=== PROVIDED RECORDS ===
--- Start ---
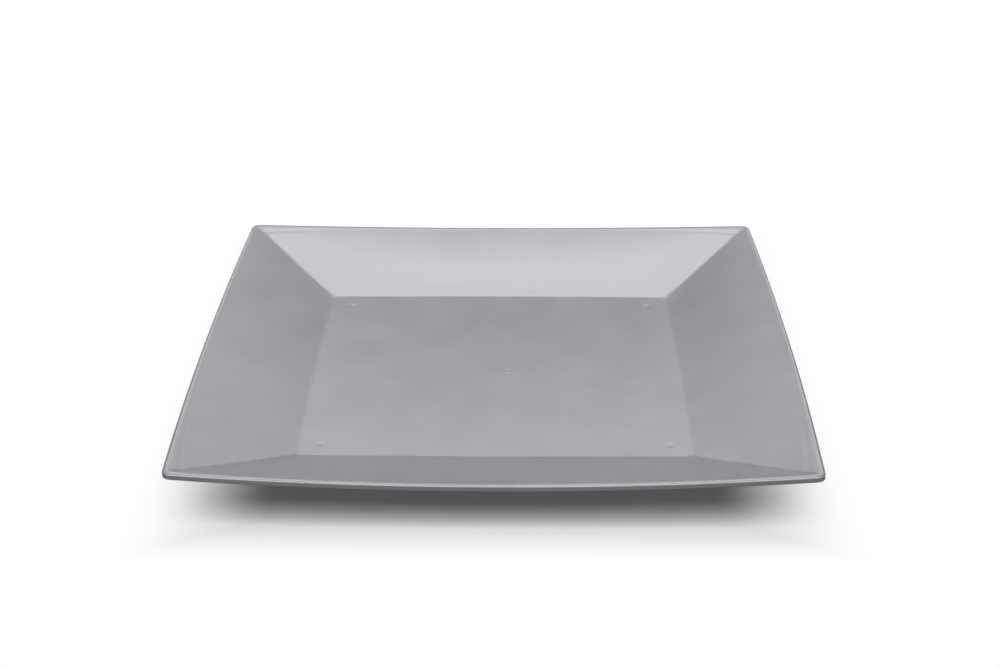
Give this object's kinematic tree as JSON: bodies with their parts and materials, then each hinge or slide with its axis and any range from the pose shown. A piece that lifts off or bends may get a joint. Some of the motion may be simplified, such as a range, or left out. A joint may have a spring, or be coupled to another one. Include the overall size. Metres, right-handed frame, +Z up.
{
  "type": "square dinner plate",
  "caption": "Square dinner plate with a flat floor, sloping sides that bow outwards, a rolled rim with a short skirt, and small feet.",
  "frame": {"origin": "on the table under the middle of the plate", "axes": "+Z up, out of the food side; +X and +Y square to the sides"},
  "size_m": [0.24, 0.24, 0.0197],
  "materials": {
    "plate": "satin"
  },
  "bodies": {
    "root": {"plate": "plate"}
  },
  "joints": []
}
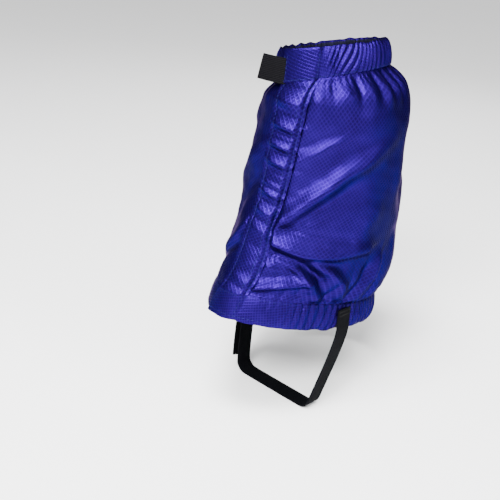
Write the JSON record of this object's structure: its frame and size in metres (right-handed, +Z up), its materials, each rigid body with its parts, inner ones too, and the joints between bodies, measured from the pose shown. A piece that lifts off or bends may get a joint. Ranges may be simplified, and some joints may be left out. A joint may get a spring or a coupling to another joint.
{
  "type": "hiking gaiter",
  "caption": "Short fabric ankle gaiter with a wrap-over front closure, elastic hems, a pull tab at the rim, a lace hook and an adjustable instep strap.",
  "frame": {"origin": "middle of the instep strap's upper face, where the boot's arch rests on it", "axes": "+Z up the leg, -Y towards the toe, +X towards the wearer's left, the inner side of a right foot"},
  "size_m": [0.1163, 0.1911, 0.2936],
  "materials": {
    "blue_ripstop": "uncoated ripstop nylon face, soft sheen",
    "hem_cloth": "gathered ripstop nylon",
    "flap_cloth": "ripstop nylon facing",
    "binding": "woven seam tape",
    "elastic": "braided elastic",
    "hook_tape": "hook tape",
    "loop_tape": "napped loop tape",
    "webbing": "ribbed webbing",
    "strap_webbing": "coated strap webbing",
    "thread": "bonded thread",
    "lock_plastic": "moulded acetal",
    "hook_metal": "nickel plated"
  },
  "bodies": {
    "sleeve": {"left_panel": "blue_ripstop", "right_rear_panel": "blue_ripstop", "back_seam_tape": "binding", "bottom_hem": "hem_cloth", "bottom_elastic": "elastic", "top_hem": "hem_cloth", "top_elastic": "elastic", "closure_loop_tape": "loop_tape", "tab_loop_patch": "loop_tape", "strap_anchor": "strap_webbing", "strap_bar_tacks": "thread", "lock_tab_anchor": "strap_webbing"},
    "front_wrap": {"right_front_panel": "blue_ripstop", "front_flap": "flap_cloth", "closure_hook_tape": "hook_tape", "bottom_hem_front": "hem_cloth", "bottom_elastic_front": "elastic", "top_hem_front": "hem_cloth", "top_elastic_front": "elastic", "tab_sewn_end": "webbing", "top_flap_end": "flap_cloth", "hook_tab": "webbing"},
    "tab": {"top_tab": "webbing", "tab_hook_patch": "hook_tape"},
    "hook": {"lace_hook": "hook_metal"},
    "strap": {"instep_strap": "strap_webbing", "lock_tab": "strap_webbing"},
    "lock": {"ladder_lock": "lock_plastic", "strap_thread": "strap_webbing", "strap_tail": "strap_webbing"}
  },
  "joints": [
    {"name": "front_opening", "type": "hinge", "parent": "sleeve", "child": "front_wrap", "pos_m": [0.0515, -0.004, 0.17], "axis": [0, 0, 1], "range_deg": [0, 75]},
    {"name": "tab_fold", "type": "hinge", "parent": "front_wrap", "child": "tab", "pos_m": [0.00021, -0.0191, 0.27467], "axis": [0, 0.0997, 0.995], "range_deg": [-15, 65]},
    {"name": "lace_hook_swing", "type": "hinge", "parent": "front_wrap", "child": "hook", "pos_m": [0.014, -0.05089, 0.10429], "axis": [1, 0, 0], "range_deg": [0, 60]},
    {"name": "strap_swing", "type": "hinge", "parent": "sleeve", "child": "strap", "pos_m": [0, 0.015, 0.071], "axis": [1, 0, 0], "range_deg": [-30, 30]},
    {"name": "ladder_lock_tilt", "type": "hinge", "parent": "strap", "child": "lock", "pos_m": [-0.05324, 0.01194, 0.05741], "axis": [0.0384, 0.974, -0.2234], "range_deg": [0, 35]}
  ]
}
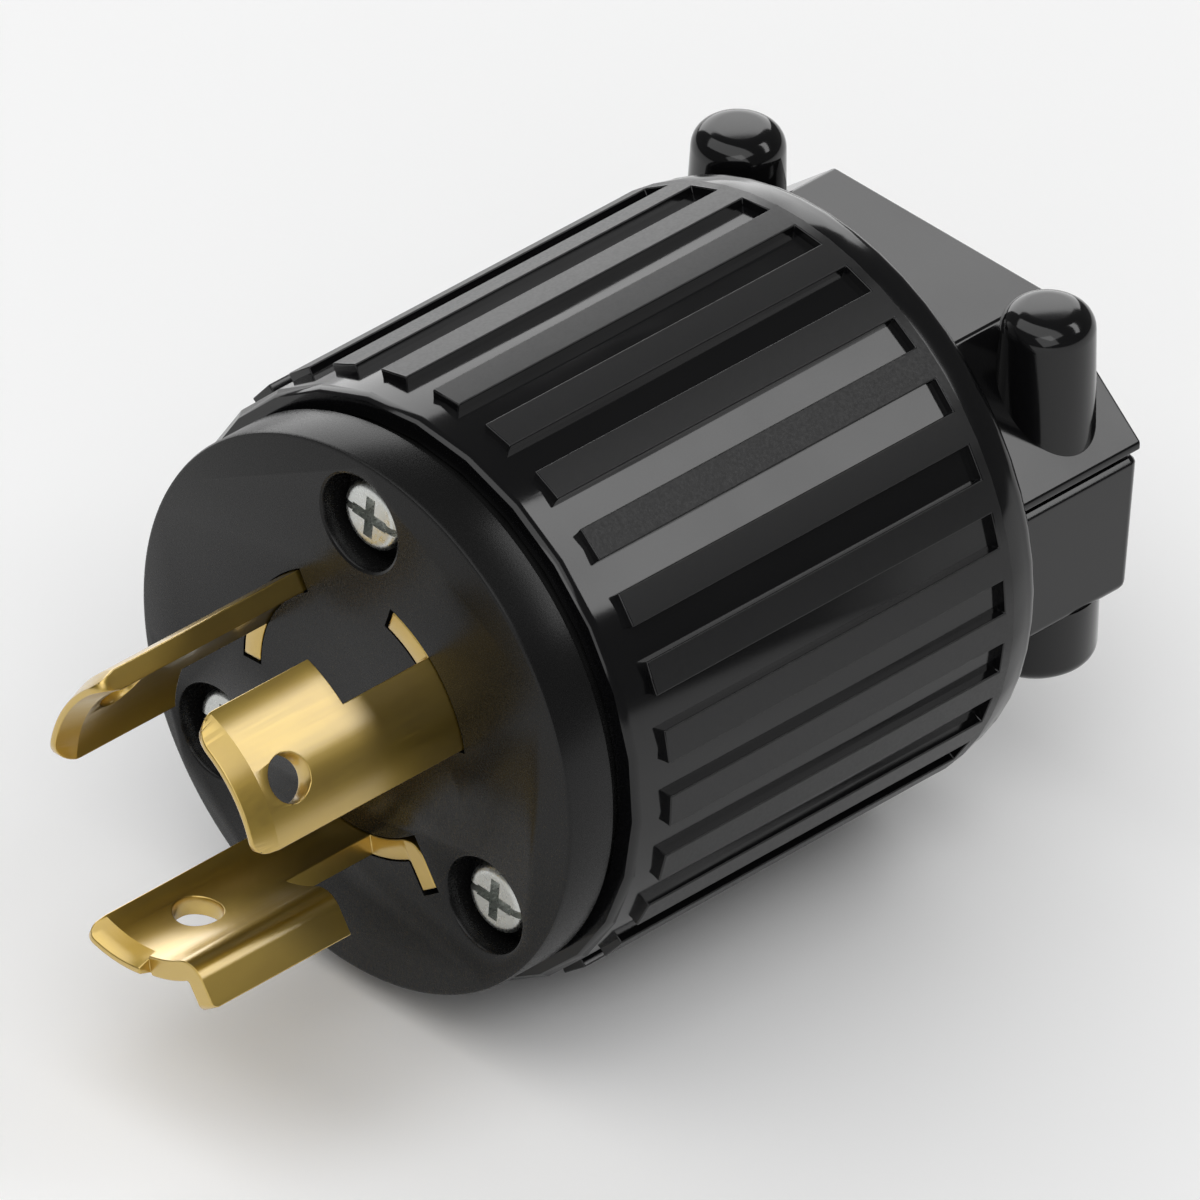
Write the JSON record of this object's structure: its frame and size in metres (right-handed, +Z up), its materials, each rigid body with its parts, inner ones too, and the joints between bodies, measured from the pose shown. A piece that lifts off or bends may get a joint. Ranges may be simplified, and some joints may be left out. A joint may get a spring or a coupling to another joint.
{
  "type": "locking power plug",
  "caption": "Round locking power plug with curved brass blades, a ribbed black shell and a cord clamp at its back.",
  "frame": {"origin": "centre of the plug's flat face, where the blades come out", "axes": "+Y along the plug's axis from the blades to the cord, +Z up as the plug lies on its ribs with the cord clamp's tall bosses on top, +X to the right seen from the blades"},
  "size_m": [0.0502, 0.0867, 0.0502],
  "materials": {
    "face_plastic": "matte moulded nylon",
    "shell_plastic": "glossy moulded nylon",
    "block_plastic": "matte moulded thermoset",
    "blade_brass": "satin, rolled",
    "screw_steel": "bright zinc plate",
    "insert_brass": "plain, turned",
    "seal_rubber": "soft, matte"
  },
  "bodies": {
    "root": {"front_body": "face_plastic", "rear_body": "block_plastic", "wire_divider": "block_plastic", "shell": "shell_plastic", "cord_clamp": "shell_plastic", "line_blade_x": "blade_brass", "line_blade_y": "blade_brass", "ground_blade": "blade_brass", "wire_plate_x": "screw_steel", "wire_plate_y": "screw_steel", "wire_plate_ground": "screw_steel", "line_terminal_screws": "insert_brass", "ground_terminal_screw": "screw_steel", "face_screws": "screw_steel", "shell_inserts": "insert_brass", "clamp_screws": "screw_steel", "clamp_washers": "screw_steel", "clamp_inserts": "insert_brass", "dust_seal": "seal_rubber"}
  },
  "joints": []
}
--- End ---
=== YOUR GOAL ===
Repeat the records above exactly.

=== SOLVED EXERCISE ===
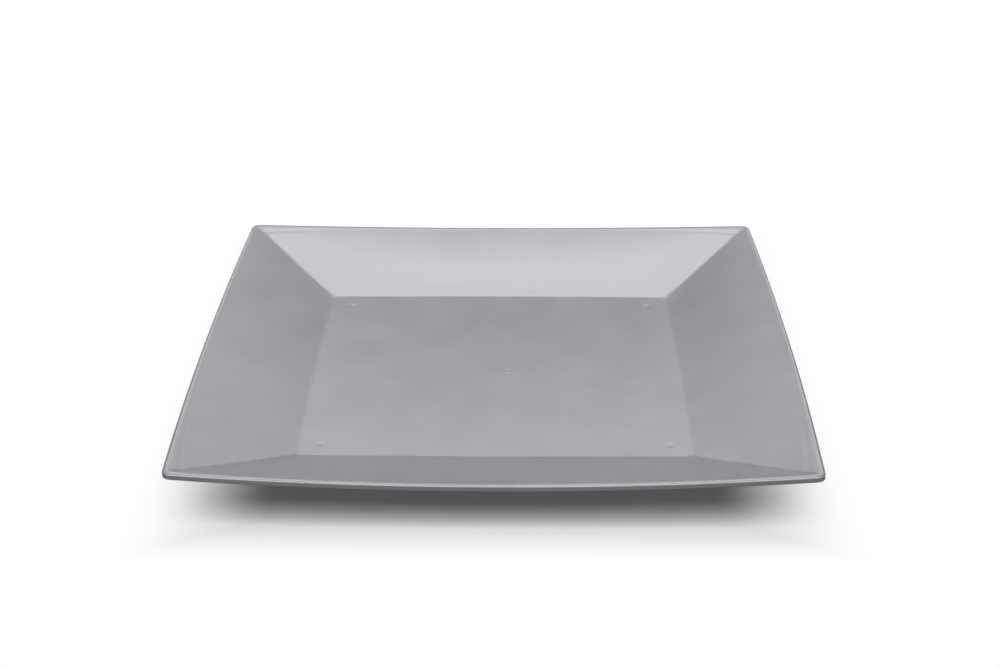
Give this object's kinematic tree as JSON: bodies with their parts and materials, then each hinge or slide with its axis and any range from the pose shown. A piece that lifts off or bends may get a joint. Some of the motion may be simplified, such as a range, or left out. A joint may have a spring, or be coupled to another one. Include the overall size. Metres, right-handed frame, +Z up.
{
  "type": "square dinner plate",
  "caption": "Square dinner plate with a flat floor, sloping sides that bow outwards, a rolled rim with a short skirt, and small feet.",
  "frame": {"origin": "on the table under the middle of the plate", "axes": "+Z up, out of the food side; +X and +Y square to the sides"},
  "size_m": [0.24, 0.24, 0.0197],
  "materials": {
    "plate": "satin"
  },
  "bodies": {
    "root": {"plate": "plate"}
  },
  "joints": []
}
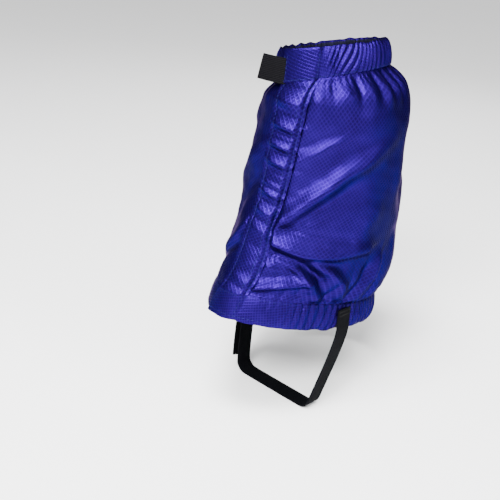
Write the JSON record of this object's structure: its frame and size in metres (right-handed, +Z up), its materials, each rigid body with its parts, inner ones too, and the joints between bodies, measured from the pose shown. A piece that lifts off or bends may get a joint. Ranges may be simplified, and some joints may be left out. A joint may get a spring or a coupling to another joint.
{
  "type": "hiking gaiter",
  "caption": "Short fabric ankle gaiter with a wrap-over front closure, elastic hems, a pull tab at the rim, a lace hook and an adjustable instep strap.",
  "frame": {"origin": "middle of the instep strap's upper face, where the boot's arch rests on it", "axes": "+Z up the leg, -Y towards the toe, +X towards the wearer's left, the inner side of a right foot"},
  "size_m": [0.1163, 0.1911, 0.2936],
  "materials": {
    "blue_ripstop": "uncoated ripstop nylon face, soft sheen",
    "hem_cloth": "gathered ripstop nylon",
    "flap_cloth": "ripstop nylon facing",
    "binding": "woven seam tape",
    "elastic": "braided elastic",
    "hook_tape": "hook tape",
    "loop_tape": "napped loop tape",
    "webbing": "ribbed webbing",
    "strap_webbing": "coated strap webbing",
    "thread": "bonded thread",
    "lock_plastic": "moulded acetal",
    "hook_metal": "nickel plated"
  },
  "bodies": {
    "sleeve": {"left_panel": "blue_ripstop", "right_rear_panel": "blue_ripstop", "back_seam_tape": "binding", "bottom_hem": "hem_cloth", "bottom_elastic": "elastic", "top_hem": "hem_cloth", "top_elastic": "elastic", "closure_loop_tape": "loop_tape", "tab_loop_patch": "loop_tape", "strap_anchor": "strap_webbing", "strap_bar_tacks": "thread", "lock_tab_anchor": "strap_webbing"},
    "front_wrap": {"right_front_panel": "blue_ripstop", "front_flap": "flap_cloth", "closure_hook_tape": "hook_tape", "bottom_hem_front": "hem_cloth", "bottom_elastic_front": "elastic", "top_hem_front": "hem_cloth", "top_elastic_front": "elastic", "tab_sewn_end": "webbing", "top_flap_end": "flap_cloth", "hook_tab": "webbing"},
    "tab": {"top_tab": "webbing", "tab_hook_patch": "hook_tape"},
    "hook": {"lace_hook": "hook_metal"},
    "strap": {"instep_strap": "strap_webbing", "lock_tab": "strap_webbing"},
    "lock": {"ladder_lock": "lock_plastic", "strap_thread": "strap_webbing", "strap_tail": "strap_webbing"}
  },
  "joints": [
    {"name": "front_opening", "type": "hinge", "parent": "sleeve", "child": "front_wrap", "pos_m": [0.0515, -0.004, 0.17], "axis": [0, 0, 1], "range_deg": [0, 75]},
    {"name": "tab_fold", "type": "hinge", "parent": "front_wrap", "child": "tab", "pos_m": [0.00021, -0.0191, 0.27467], "axis": [0, 0.0997, 0.995], "range_deg": [-15, 65]},
    {"name": "lace_hook_swing", "type": "hinge", "parent": "front_wrap", "child": "hook", "pos_m": [0.014, -0.05089, 0.10429], "axis": [1, 0, 0], "range_deg": [0, 60]},
    {"name": "strap_swing", "type": "hinge", "parent": "sleeve", "child": "strap", "pos_m": [0, 0.015, 0.071], "axis": [1, 0, 0], "range_deg": [-30, 30]},
    {"name": "ladder_lock_tilt", "type": "hinge", "parent": "strap", "child": "lock", "pos_m": [-0.05324, 0.01194, 0.05741], "axis": [0.0384, 0.974, -0.2234], "range_deg": [0, 35]}
  ]
}
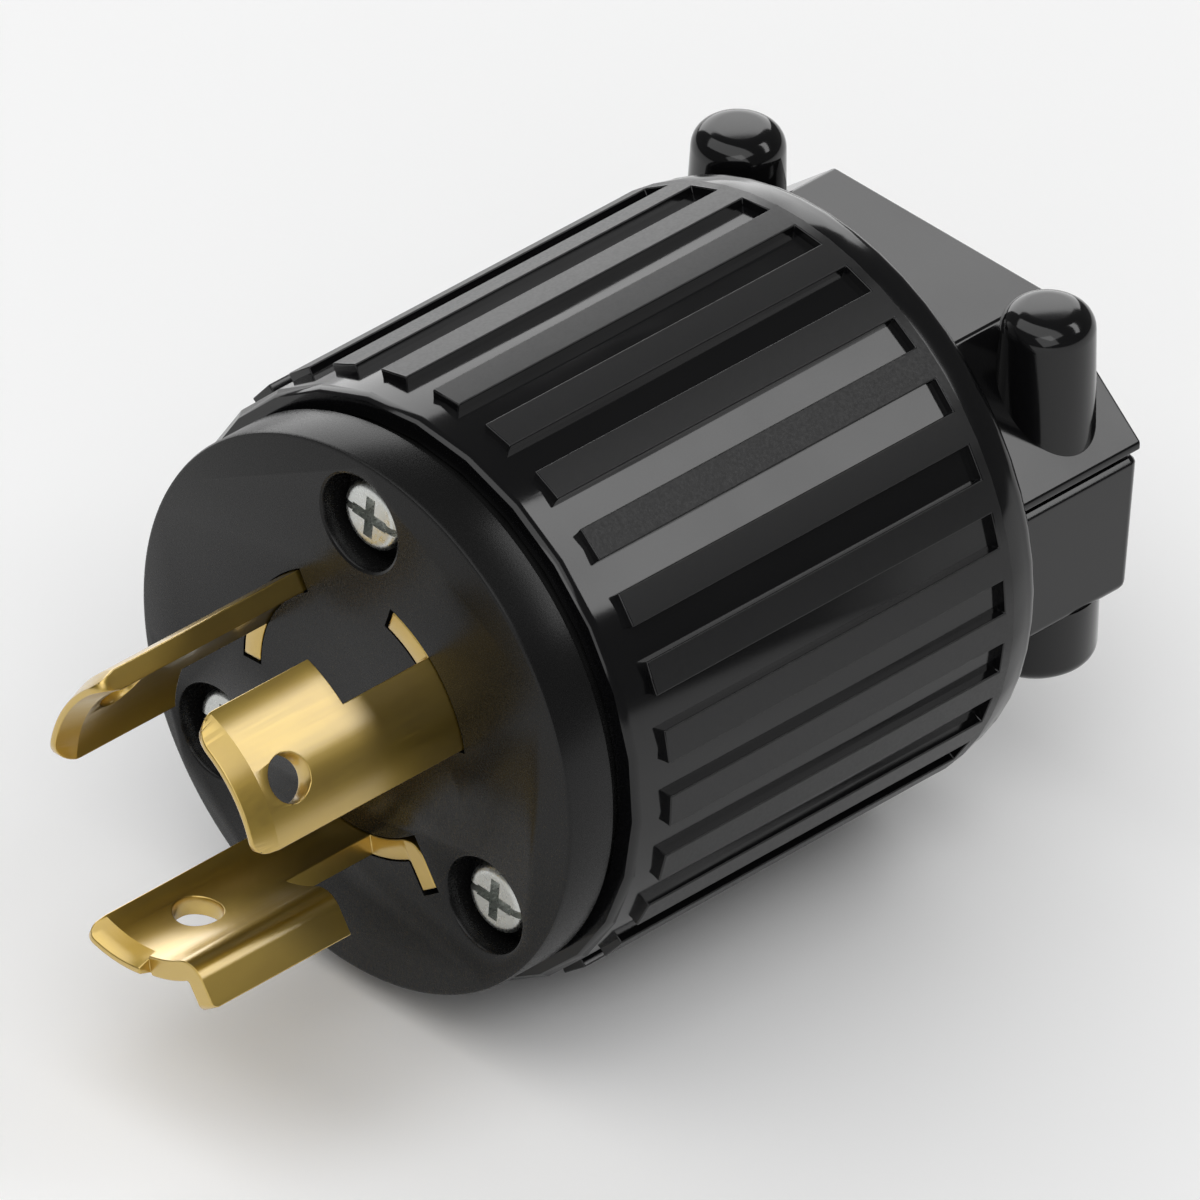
Write the JSON record of this object's structure: its frame and size in metres (right-handed, +Z up), its materials, each rigid body with its parts, inner ones too, and the joints between bodies, measured from the pose shown. A piece that lifts off or bends may get a joint. Ranges may be simplified, and some joints may be left out. A joint may get a spring or a coupling to another joint.
{
  "type": "locking power plug",
  "caption": "Round locking power plug with curved brass blades, a ribbed black shell and a cord clamp at its back.",
  "frame": {"origin": "centre of the plug's flat face, where the blades come out", "axes": "+Y along the plug's axis from the blades to the cord, +Z up as the plug lies on its ribs with the cord clamp's tall bosses on top, +X to the right seen from the blades"},
  "size_m": [0.0502, 0.0867, 0.0502],
  "materials": {
    "face_plastic": "matte moulded nylon",
    "shell_plastic": "glossy moulded nylon",
    "block_plastic": "matte moulded thermoset",
    "blade_brass": "satin, rolled",
    "screw_steel": "bright zinc plate",
    "insert_brass": "plain, turned",
    "seal_rubber": "soft, matte"
  },
  "bodies": {
    "root": {"front_body": "face_plastic", "rear_body": "block_plastic", "wire_divider": "block_plastic", "shell": "shell_plastic", "cord_clamp": "shell_plastic", "line_blade_x": "blade_brass", "line_blade_y": "blade_brass", "ground_blade": "blade_brass", "wire_plate_x": "screw_steel", "wire_plate_y": "screw_steel", "wire_plate_ground": "screw_steel", "line_terminal_screws": "insert_brass", "ground_terminal_screw": "screw_steel", "face_screws": "screw_steel", "shell_inserts": "insert_brass", "clamp_screws": "screw_steel", "clamp_washers": "screw_steel", "clamp_inserts": "insert_brass", "dust_seal": "seal_rubber"}
  },
  "joints": []
}